TASK INSTRUCTIONS –
Repeat exactly the stretch of lines from the line containing "clear_scene()" through the line containing "zip(*points))), Vector(map(max, zip(*points)))", both included, and nothing else.
>> BEGIN
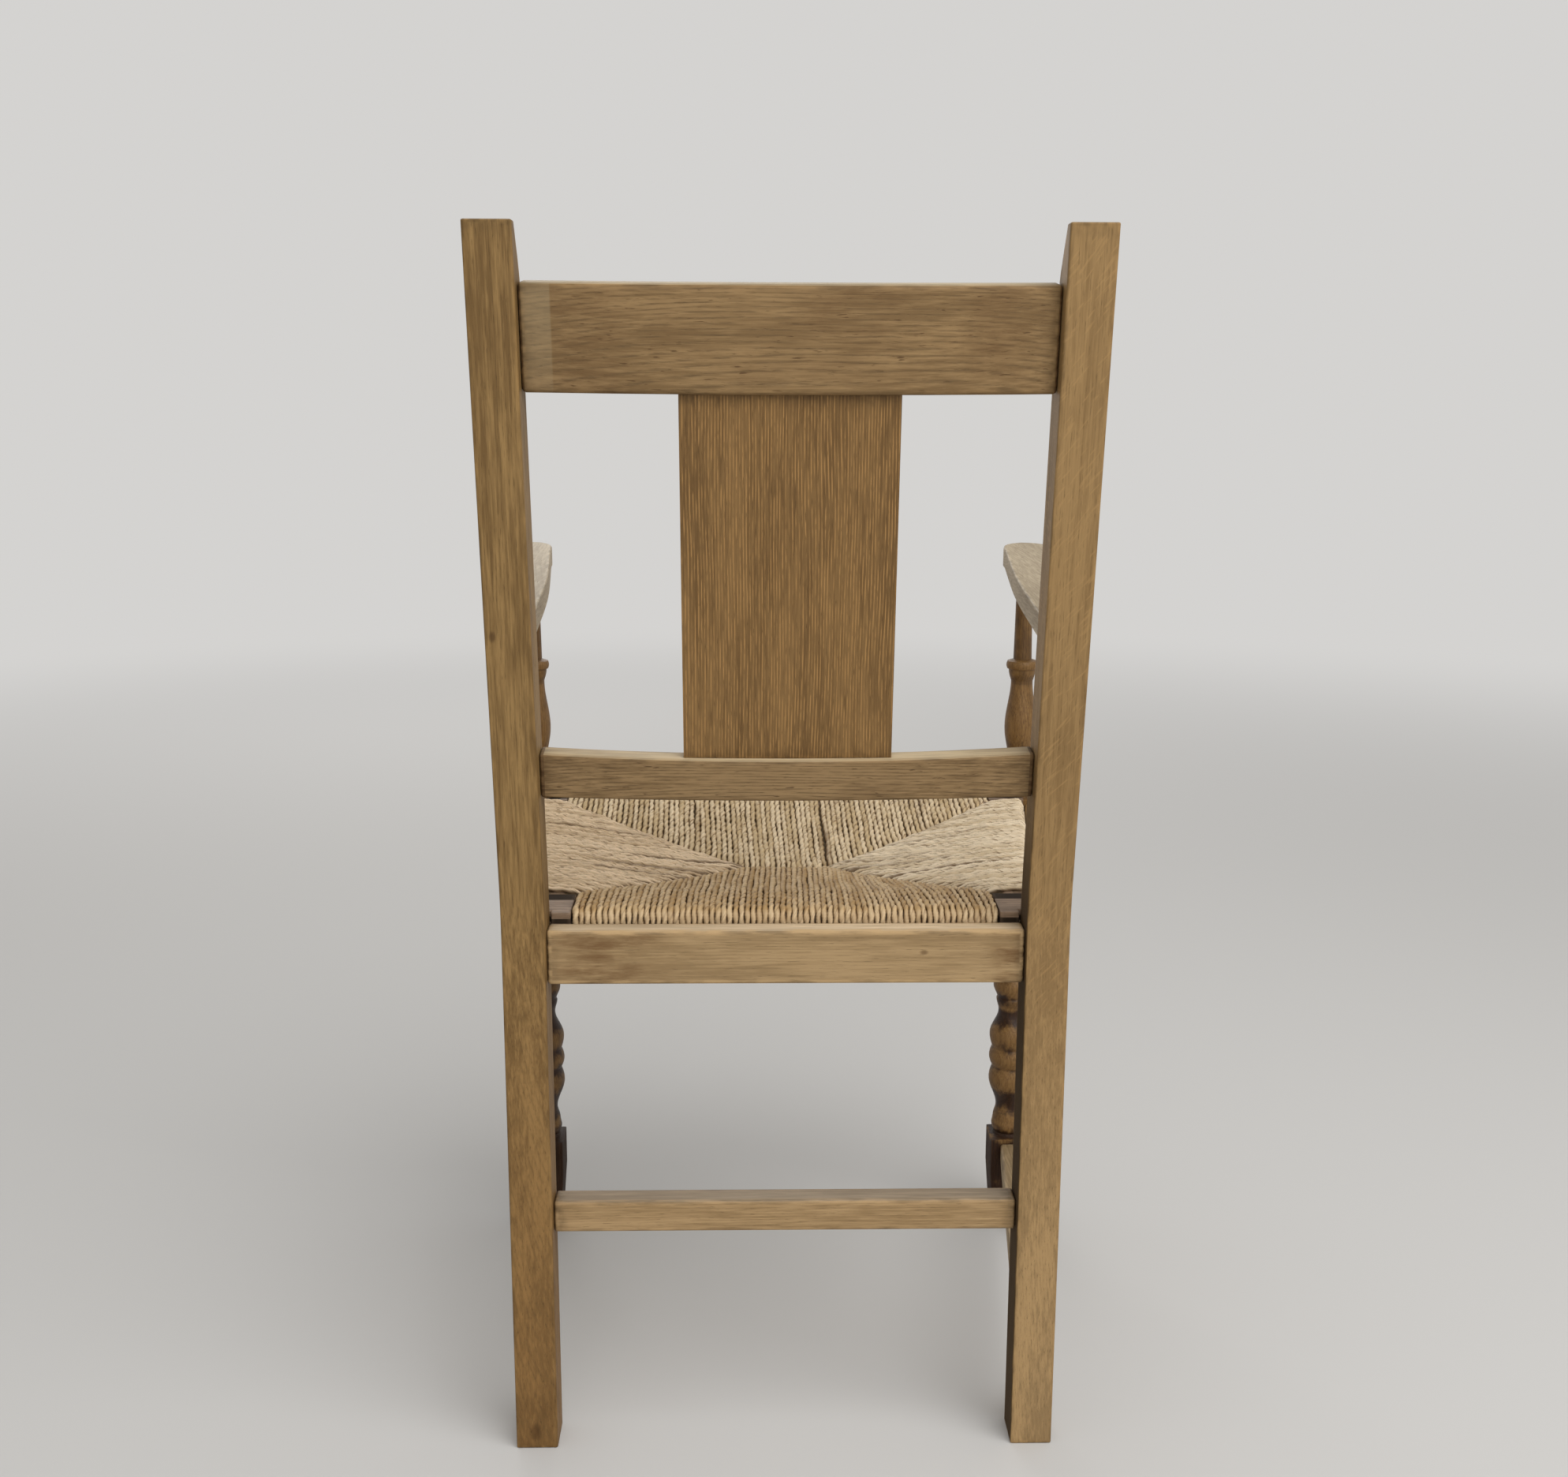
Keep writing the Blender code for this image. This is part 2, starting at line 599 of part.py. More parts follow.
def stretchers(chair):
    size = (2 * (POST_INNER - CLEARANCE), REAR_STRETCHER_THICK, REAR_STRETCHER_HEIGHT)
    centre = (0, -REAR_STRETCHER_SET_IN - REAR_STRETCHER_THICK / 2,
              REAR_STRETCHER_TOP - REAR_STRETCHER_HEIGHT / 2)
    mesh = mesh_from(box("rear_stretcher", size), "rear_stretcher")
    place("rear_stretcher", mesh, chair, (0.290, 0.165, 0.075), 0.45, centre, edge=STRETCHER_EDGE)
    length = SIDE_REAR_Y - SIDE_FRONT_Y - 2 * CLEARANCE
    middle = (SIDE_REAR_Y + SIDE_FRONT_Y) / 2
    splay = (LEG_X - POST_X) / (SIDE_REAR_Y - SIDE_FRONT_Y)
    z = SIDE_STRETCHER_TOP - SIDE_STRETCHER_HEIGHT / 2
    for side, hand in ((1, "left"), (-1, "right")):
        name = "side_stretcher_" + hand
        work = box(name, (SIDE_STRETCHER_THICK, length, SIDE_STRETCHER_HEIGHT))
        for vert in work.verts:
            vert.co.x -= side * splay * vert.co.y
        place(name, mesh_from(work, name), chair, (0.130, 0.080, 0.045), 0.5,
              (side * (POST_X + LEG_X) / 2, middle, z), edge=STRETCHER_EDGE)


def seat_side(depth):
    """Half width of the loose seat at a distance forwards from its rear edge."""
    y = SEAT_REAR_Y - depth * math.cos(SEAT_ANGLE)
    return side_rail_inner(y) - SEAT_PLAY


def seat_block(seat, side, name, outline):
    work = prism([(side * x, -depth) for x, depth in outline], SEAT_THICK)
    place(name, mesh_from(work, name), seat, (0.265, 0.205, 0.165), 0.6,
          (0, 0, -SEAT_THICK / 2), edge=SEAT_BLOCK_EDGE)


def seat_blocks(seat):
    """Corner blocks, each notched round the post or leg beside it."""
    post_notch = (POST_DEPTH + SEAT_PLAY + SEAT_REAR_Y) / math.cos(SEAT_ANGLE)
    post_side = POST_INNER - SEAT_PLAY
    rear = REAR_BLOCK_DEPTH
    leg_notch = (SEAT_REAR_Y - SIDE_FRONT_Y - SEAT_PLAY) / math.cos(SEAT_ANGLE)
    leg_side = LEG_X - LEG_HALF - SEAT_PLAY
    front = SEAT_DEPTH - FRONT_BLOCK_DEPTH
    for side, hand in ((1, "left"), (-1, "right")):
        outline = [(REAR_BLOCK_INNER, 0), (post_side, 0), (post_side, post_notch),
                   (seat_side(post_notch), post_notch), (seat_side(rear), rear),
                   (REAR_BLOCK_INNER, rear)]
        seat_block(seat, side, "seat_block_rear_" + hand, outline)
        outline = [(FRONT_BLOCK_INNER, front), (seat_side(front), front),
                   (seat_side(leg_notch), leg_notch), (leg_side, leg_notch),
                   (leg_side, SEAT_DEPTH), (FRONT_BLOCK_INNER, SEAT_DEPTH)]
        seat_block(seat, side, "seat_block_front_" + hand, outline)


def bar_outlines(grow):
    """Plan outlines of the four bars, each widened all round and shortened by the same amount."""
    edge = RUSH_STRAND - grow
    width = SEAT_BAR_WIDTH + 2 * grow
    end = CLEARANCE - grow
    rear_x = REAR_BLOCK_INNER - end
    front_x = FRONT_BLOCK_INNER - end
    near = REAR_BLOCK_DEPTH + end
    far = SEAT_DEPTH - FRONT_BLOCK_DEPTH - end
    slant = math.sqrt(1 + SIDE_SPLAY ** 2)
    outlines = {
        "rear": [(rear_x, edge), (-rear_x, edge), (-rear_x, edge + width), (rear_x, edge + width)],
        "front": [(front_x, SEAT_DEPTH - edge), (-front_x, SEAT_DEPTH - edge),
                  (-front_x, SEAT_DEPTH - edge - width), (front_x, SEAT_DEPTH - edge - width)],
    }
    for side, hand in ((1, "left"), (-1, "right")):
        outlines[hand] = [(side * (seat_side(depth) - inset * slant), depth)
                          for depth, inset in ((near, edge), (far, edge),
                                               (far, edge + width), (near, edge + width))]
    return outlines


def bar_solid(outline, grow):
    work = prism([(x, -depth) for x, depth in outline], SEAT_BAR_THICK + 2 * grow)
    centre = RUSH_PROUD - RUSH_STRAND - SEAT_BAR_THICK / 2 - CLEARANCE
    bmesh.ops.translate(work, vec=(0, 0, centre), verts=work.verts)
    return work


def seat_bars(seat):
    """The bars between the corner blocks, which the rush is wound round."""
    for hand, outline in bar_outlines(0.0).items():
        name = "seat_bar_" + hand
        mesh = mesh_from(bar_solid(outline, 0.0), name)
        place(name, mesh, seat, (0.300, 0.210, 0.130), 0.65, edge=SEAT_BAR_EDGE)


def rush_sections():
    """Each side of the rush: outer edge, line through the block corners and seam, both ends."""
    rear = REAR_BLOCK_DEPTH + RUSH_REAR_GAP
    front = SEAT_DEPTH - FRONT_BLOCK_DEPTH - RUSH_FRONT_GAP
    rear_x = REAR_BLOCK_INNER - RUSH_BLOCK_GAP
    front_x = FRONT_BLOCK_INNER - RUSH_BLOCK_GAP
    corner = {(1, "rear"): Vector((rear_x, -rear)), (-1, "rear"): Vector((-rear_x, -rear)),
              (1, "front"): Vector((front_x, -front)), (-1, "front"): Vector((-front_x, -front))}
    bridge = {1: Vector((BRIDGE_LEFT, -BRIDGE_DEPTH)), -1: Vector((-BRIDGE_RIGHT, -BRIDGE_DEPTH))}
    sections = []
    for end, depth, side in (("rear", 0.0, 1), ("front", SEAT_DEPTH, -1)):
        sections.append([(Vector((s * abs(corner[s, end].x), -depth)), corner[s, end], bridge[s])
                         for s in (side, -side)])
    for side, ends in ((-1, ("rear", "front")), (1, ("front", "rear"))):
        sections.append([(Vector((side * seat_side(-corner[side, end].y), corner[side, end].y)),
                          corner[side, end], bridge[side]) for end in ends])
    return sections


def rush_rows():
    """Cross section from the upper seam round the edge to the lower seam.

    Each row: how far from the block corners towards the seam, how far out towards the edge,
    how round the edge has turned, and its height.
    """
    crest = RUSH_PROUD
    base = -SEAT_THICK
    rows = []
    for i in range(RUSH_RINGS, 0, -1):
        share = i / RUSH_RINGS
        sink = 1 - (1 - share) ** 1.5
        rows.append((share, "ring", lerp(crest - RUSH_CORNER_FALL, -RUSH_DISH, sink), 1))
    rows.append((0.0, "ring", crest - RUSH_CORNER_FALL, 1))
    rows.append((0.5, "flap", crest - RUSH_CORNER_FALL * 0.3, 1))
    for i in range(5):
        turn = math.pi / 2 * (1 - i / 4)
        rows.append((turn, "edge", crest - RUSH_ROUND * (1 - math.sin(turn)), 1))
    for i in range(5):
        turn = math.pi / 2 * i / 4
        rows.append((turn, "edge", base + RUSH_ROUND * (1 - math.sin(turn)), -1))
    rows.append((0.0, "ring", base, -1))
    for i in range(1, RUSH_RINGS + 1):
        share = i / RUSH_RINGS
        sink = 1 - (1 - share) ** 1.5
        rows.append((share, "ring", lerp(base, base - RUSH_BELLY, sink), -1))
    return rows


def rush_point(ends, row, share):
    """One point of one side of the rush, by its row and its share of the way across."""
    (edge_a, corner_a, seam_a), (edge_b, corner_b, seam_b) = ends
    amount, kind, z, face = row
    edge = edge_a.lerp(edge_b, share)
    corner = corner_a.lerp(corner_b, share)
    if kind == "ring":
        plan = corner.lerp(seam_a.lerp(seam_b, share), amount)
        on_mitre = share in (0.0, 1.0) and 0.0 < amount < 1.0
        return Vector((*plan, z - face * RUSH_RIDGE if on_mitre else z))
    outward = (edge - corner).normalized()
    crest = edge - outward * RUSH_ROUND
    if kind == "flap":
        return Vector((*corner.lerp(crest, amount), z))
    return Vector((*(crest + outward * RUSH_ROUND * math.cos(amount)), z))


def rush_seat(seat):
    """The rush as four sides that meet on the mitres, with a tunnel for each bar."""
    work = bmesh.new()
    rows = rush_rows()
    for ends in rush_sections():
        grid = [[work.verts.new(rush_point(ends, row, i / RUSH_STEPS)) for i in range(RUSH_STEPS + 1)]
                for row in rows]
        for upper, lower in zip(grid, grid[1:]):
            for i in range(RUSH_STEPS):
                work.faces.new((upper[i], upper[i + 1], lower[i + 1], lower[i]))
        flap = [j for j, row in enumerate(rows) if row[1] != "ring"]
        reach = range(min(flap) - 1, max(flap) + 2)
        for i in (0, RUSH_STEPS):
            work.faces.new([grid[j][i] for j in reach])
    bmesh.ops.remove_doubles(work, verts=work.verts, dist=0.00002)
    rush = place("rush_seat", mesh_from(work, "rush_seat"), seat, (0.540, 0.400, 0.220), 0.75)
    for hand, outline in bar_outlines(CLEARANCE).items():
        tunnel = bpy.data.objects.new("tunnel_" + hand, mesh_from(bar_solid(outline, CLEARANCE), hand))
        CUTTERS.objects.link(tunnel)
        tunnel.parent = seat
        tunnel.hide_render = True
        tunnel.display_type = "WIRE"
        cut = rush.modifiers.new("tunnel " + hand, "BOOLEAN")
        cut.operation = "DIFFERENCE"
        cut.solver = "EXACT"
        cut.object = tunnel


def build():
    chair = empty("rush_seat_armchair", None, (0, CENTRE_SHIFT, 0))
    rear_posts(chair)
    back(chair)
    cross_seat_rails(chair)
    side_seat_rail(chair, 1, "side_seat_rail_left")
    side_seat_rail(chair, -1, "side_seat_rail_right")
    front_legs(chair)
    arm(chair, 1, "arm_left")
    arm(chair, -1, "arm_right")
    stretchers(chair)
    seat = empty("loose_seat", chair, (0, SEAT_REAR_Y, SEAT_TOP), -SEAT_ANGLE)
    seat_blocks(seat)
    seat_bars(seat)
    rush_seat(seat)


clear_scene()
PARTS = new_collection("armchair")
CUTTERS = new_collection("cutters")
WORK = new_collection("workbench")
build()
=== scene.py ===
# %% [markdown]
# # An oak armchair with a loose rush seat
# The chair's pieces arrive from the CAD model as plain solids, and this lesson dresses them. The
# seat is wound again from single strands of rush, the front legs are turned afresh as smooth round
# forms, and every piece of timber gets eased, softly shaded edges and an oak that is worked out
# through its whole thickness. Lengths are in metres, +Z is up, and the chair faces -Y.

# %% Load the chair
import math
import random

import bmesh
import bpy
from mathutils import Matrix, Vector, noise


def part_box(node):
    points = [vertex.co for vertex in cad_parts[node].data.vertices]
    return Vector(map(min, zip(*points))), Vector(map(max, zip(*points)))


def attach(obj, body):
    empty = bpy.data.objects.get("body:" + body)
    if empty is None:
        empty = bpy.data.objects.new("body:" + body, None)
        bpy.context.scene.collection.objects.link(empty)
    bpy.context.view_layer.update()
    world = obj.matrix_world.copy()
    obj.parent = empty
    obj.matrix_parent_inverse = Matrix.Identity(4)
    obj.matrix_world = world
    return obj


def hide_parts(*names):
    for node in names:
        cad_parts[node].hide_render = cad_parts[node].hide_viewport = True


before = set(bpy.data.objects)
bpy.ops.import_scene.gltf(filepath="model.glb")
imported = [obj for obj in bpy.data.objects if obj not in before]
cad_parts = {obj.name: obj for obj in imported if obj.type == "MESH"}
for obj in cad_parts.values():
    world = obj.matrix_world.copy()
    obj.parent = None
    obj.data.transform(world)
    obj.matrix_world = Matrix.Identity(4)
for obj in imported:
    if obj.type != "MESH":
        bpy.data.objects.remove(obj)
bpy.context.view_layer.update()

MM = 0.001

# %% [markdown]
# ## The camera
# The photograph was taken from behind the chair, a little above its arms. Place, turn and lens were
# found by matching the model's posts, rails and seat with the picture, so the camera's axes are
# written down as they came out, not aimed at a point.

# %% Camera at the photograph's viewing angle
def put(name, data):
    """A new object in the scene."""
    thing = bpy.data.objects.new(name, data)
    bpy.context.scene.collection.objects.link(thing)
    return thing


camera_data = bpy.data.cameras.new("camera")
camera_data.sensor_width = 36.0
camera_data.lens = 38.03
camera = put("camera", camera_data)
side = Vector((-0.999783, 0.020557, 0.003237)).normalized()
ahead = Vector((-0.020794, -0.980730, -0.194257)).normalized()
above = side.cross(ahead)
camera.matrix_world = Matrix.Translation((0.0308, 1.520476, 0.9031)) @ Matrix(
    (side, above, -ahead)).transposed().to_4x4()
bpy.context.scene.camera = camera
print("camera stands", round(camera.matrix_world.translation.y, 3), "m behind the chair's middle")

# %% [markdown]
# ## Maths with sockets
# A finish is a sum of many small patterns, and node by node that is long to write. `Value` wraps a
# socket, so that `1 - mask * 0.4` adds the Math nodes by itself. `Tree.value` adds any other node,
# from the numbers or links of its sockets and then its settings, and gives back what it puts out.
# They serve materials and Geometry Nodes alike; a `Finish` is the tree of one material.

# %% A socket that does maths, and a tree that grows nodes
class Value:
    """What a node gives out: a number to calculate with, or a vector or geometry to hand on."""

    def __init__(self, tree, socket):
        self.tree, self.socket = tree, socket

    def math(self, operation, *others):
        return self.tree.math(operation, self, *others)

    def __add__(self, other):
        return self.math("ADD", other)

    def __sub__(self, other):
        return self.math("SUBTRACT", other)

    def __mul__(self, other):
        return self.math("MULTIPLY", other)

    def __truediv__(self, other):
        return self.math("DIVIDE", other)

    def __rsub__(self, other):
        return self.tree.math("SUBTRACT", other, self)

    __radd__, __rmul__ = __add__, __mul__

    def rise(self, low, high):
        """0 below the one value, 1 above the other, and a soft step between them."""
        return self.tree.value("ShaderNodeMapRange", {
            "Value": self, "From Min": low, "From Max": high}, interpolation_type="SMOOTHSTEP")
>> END
EXERCISE SOLUTION –
clear_scene()
PARTS = new_collection("armchair")
CUTTERS = new_collection("cutters")
WORK = new_collection("workbench")
build()
=== scene.py ===
# %% [markdown]
# # An oak armchair with a loose rush seat
# The chair's pieces arrive from the CAD model as plain solids, and this lesson dresses them. The
# seat is wound again from single strands of rush, the front legs are turned afresh as smooth round
# forms, and every piece of timber gets eased, softly shaded edges and an oak that is worked out
# through its whole thickness. Lengths are in metres, +Z is up, and the chair faces -Y.

# %% Load the chair
import math
import random

import bmesh
import bpy
from mathutils import Matrix, Vector, noise


def part_box(node):
    points = [vertex.co for vertex in cad_parts[node].data.vertices]
    return Vector(map(min, zip(*points))), Vector(map(max, zip(*points)))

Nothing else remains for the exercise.